Despite the granting of a Brexit extension, it’s still important to think about how leaving the EU might affect your business, suggests media lawyer Paul March.
AudioUK has produced a series of podcasts to help prepare you and your audio business for Brexit, whenever it might happen. Listen as Georgie Frost gets tips and advice from people with experience of everything from intellectual property and HR to business contracts and working with staff and companies in different countries.
In the latest of our features to help you prepare for the UK’s departure from the EU, AudioUK’s legal counsel offers some reassurances that your business won’t impacted too much by Brexit.
If you or your business is producing audio content that involves licensing deals across European countries or regular travel then Brexit may bring a few extra bits of paperwork. But in reality how much effect will the UK’s departure from the EU (when/if it actually happens!) have on the radio and audio sector?
His main advice on Brexit planning is “keep calm and carry on!”
“Don’t be too worked up by it – change is inevitable and the only constant in life is change,” says Paul. “Things will resettle, they will realign – but I think anybody who’s saying they know how it’s going to realign, not least because of the domestic turbulence here, I think is selling you a pup!”
“There will at some point be an election – and a lot will then depend on who wins the election and the direction they will then take. What could change, especially if there ends up being a no-deal Brexit, are the rules around the Country of Origin principle. That’s the right that production companies in radio and TV have to distribute a programme, or allow it to be accessed, across the EU.

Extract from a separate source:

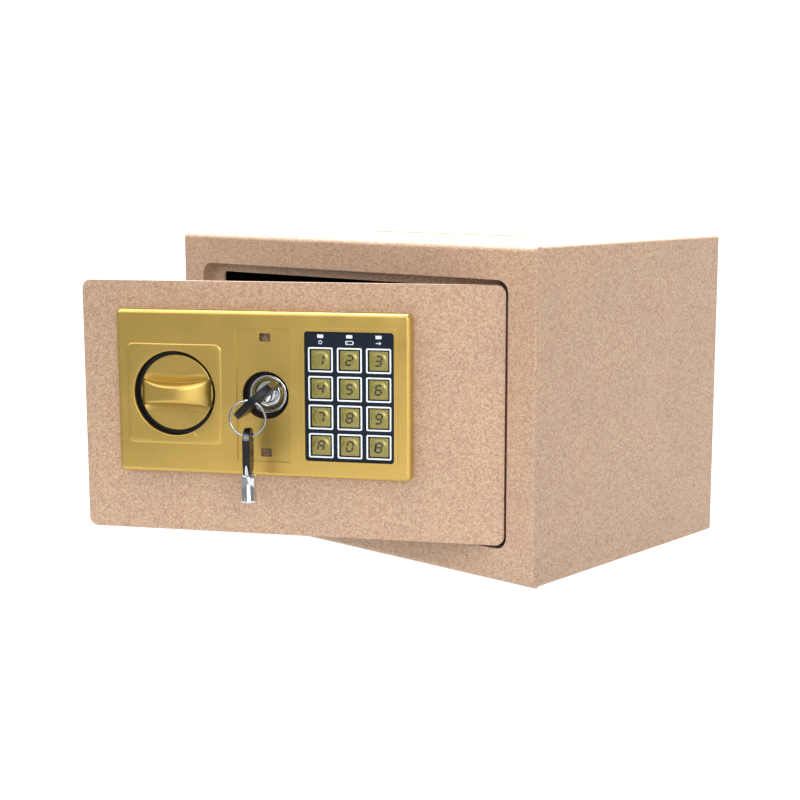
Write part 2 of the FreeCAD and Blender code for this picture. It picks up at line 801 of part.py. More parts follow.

“There’s a reciprocity – effectively Europe at the moment operates as a single economic space,” Paul tells us. “In the same way that there’s no difference between being in New York or Michigan if you are in the US, there is currently no difference between being in the United Kingdom and France in terms of the economic transfer of works. All that falls away if we exit without a deal.
“That’s not to say the British government wouldn’t want to roll that over – it is likely that we would want to because the UK is by far the greatest intellectual property producer, in terms of programming, in Europe. But there’s no guarantee that the Europeans would allow us to roll it over in the event of a no-deal.”
How many audio production companies that might affected by this is not clear, but Paul doesn’t think it will be a lot, as most business tends to be within the UK at the moment.
“I couldn’t give you a percentage because I would be guesstimating it, but I would be very surprised, particularly with our Audio UK members, if it’s not 90% plus that operate just within the UK economic space. And so whilst this change is unsettling and unnerving for many people, I think it would be very sad if people put on hold their creative aspirations and their dreams to build something because of the fact that there are these changes.
Much has been written and broadcast about how Northern Ireland might be affected by Brexit, especially if the government’s latest Withdrawal Agreement with the EU is passed by Parliament. Paul March thinks it could bring some benefits to the audio sector.
“Assuming we’re looking at a deal, Northern Ireland will emerge from this with a somewhat unique position – both within the United Kingdom but effectively having seamless access to the European market. I think if it wanted to play those cards in a certain way it could be the natural place for various UK entities to have a base where they were looking to access the European market.”
And for people with ideas in creative industries like ours, there’s never been a better time to be able to make some great content and then find the right platform on which to distribute it. “There are real opportunities and I wouldn’t want people to be too fearful,” concludes Paul. “Yes, this will have implications and I can’t pretend otherwise – particularly for touring or things where audio is being recorded outside the United Kingdom. But I think for a lot of AudioUK members, nothing will change. At least for some period of time.”